In 2012, Padilla’s lawyers expressed concern to Cooke about their client’s “mental well-being.” The judge ordered the Bureau of Prisons to move Padilla to the federal lockup in Miami, in part to facilitate visits from his family.

He has been in Miami since late 2012 awaiting a new sentence. The resentencing has been postponed several times since late 2012.

On Wednesday, Cooke set two more conferences, one in March and one in April. She said she expected to be able to set a firm sentencing date during the April conference.

In a brief update to the judge, Assistant US Attorney Brian Frazier said that so far the government has turned over more than 2,500 pages of unclassified documents and 6,000 pages of classified records from the Department of Defense to Padilla’s lawyer.

More than 4,700 classified documents must still be released, Mr. Frazier added. He said compliance could take another two months.

Padilla did not speak during the conference and showed no emotion.

Physically, he was significantly thinner than during his 2007 trial, with deep-set eyes and long dark hair combed back.

He sat at the defense table leaning slightly forward in his chair, with his eyes aimed straight ahead. He wore the standard prison-issued tan shirt and pants. His ankles were shackled in chains that jingled as he walked from the courtroom.

Padilla’s name became first known to most Americans after Justice Department officials announced in 2002 that he had been plotting a radiological “dirty-bomb” attack against the US. (No evidence of such a plot has been presented in court, and the government has never charged Padilla with involvement in such a plot.)

When lawyers began successfully challenging Padilla’s detention in the criminal justice system as a material witness, President Bush designated Padilla an enemy combatant and ordered him into military custody. He was taken to the Charleston Brig for interrogation where he was held incommunicado for months, without access to a lawyer or contact with family members.

Years later, as the US Supreme Court was about to examine the constitutionality of Padilla’s treatment, the Bush administration moved Padilla to Miami to face charges that he conspired to help Al Qaeda.

After his conviction, prosecutors asked that Padilla be sentenced to life in prison.

Cooke rejected the request and instead handed down a 17-year sentence, which was below the guidelines range. The reduction came in part in recognition of the three years Padilla spent in military custody in Charleston.

A three-judge panel of the 11th US Circuit Court of Appeals in Atlanta voted 2 to 1 to overturn Padilla’s 17-year sentence.

The panel majority said Cooke did not give enough weight to Padilla’s prior criminal record (as a juvenile), gave no weight to his future dangerousness, wrongly compared him to criminals who were not similarly situated, and “gave unreasonable weight to the conditions of his pre-trial confinement.”

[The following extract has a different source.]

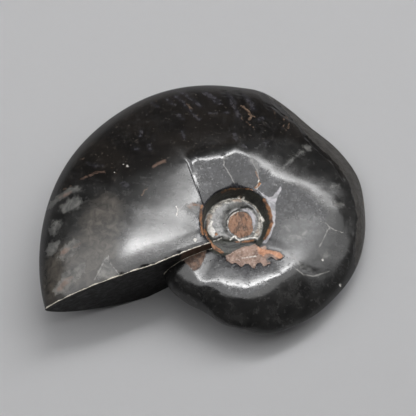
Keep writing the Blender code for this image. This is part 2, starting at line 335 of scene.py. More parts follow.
def lip_share(place, row_turn, share):
    """How much of the lip's height a point of the facet or the flank has. The lip follows the rows."""
    if place is upper_facet:
        return share**0.6
    if place is upper_flank:
        width = keel_radius(row_turn) - read_table(UPPER_STATIONS, row_turn)[0]
        reach = np.interp(row_turn, *LIP_REACH)
        return np.maximum(0, 1 - share * width / reach) ** 2
    return 0 * share


def drop_share(place, share):
    """How much of the rim's drop a point of the wall or the facet has. It follows the rows too."""
    if place is upper_wall:
        return share
    if place is upper_facet:
        return 1 - share
    return 0 * share


def block_points(rows, place, shares):
    """(rows x columns x 3) points of one block of the grid."""
    row_turn = np.repeat(rows[:, None], len(shares), axis=1)
    share = shares[None, :]
    turn = row_turn
    for _ in range(SETTLING_STEPS):
        radius, height = place(turn, share)
        turn = turn_at(row_turn, radius, height)
    height = height + read_table(LIP_STATIONS, row_turn)[0] * lip_share(place, row_turn, share)
    height = height + read_table(RIM_DROP, row_turn)[0] * drop_share(place, share)
    along_x, along_y = direction(turn)
    return np.stack((radius * along_x, radius * along_y, height), axis=2)


def smooth_across(points):
    """Evens out the profiles: each pass moves a point towards the middle of its neighbours in its row."""
    for _ in range(RIM_PASSES):
        middle = (points[:, :-2] + points[:, 2:]) / 2
        points[:, 1:-1] += (middle - points[:, 1:-1]) / 2


def round_shoulder(points, rows, names):
    """Evens out the heights over the shoulder with a bell curve as wide as the rounding there."""
    facet = np.flatnonzero(names == "upper_facet")
    flank = np.flatnonzero(names == "upper_flank")
    span = np.arange(facet[0] - 1, flank[-1] + 1)
    corner = facet[-1] - span[0]
    bell = np.exp(-(ROUNDING_SAMPLES**2) / 2)
    for i, row in enumerate(rows):
        profile = points[i, span]
        along = np.append(0, np.cumsum(np.linalg.norm(np.diff(profile[:, :2], axis=0), axis=1)))
        rounding = read_table(ROUNDING_STATIONS, row)[0]
        samples = along[:, None] + ROUNDING_SAMPLES * rounding
        inner_slope = (profile[1, 2] - profile[0, 2]) / along[1]
        heights = np.interp(samples, along, profile[:, 2]) + np.minimum(samples, 0) * inner_slope
        evened = heights @ bell / bell.sum()
        reach = min(ROUNDING_REACH * rounding, along[corner])
        weight = smooth_step(reach, ROUNDING_FULL * reach, np.abs(along - along[corner]))
        points[i, span, 2] += (evened - profile[:, 2]) * weight


def distance(points, a, b):
    """How far plan points are from the straight stretch between two places."""
    edge = b - a
    share = np.clip(((points - a) @ edge) / (edge @ edge), 0, 1)
    return np.linalg.norm(points - a - share[:, None] * edge, axis=1)


def polygon_depth(points, outline):
    """Signed distance from plan points to an outline, positive inside."""
    x, y = points.T
    corners = np.array(outline)
    nearest = np.full(len(points), np.inf)
    inside = np.zeros(len(points), bool)
    for a, b in zip(corners, np.roll(corners, -1, axis=0)):
        nearest = np.minimum(nearest, distance(points, a, b))
        if a[1] != b[1]:
            crosses = (a[1] > y) != (b[1] > y)
            inside ^= crosses & (x < a[0] + (y - a[1]) * (b - a)[0] / (b - a)[1])
    return np.where(inside, nearest, -nearest)


def line_depth(points, line, half_width):
    """How far inside a line of this half width the plan points are."""
    corners = np.array(line)
    return half_width - np.minimum.reduce([distance(points, a, b) for a, b in zip(corners, corners[1:])])


def beside_lines(points, lines):
    """How far plan points are to the left of the nearest line's course, and how far from it."""
    x, y = points.T
    nearest = np.full(len(points), np.inf)
    left = np.full(len(points), FAR)
    for line in lines:
        corners = np.array(line)
        for a, b in zip(corners, corners[1:]):
            apart = distance(points, a, b)
            side = np.sign((b - a)[0] * (y - a[1]) - (b - a)[1] * (x - a[0]))
            left = np.where(apart < nearest, side * apart, left)
            nearest = np.minimum(nearest, apart)
    return left, nearest


# ---- the marks, in plan

# A patch is its outline, a line its half width and then its course, a spot its place and its radius
RUST_PATCH = (
    (-2.3, -7.7), (-0.7, -6.6), (0.2, -6), (1.5, -5.3), (4.2, -4.6), (5.1, -5.7), (6.3, -5.2), (6.7, -6.1),
    (8.9, -6.6), (10.3, -7.6), (9.4, -8.4), (8.5, -8.5), (7.5, -7.8), (6.7, -8.5), (7.4, -9.3), (5.8, -10.1),
    (5.2, -9), (4.4, -9.5), (3.9, -10.6), (3.2, -10.2), (2.6, -9.5), (1.8, -9.5), (1.1, -10.4), (-0.1, -9.3),
    (-1.1, -9.6), (-2.1, -8.6),
)
RUST_BRIGHT = (
    (4.6, -5.4), (5.1, -4.6), (6.1, -4.9), (5.6, -5.8), (6.7, -6.2), (8.2, -6.5), (9.5, -6.9), (10.1, -7.6),
    (9.5, -8.3), (8.4, -7.8), (7.1, -6.9), (5.8, -7.6), (5, -7.2),
)
RUST_HOLE = ((6.3, -8.3), (7.1, -7.6), (7.8, -8.1), (7.3, -9), (6.7, -9.2))
RUST_LINES = (
    (0.28, (-8, 1.9), (-8.2, -1.1), (-7.8, -4.6)),
    (0.36, (-6.9, -2), (-6.3, -3.6), (-5.4, -4.9), (-4.3, -5.9), (-2.9, -6.8)),
    (0.3, (5.9, 4.8), (7.1, 2.5), (7.6, -0.3), (7, -2.2), (6.2, -3.6)),
    (0.07, (-3.5, 5.9), (-1.5, 6.8), (0.5, 7.1), (2.6, 7), (4.4, 6.5)), (0.25, (4, 7.3), (4.9, 8.3)),
    (0.1, (-10.6, 1.1), (-9.7, 1.9), (-8.6, 1.8)), (0.08, (3.9, 11), (4.8, 9)),
    (0.14, (-0.2, -4.15), (1.1, -4.2), (2.6, -4), (4.1, -3.75)), (0.3, (-4.5, -2.9), (-4.3, -2.9)),
)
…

In a dissent to that portion of the appeals court decision, Judge Rosemary Barkett accused the majority judges of “blatantly substituting its own view for the discretion of the trial judge.”

Judge Barkett rejected all four of the reasons offered by the two majority judges for overturning the sentence. “There is no support in this record for the majority’s stated reasons and thus no support for its conclusion [to overturn the sentence],” she wrote in her dissent.

Barkett said the ruling “impermissibly usurps the discretion of the sentencing judge in direct contravention of clear and unequivocal Supreme Court and Circuit precedent.”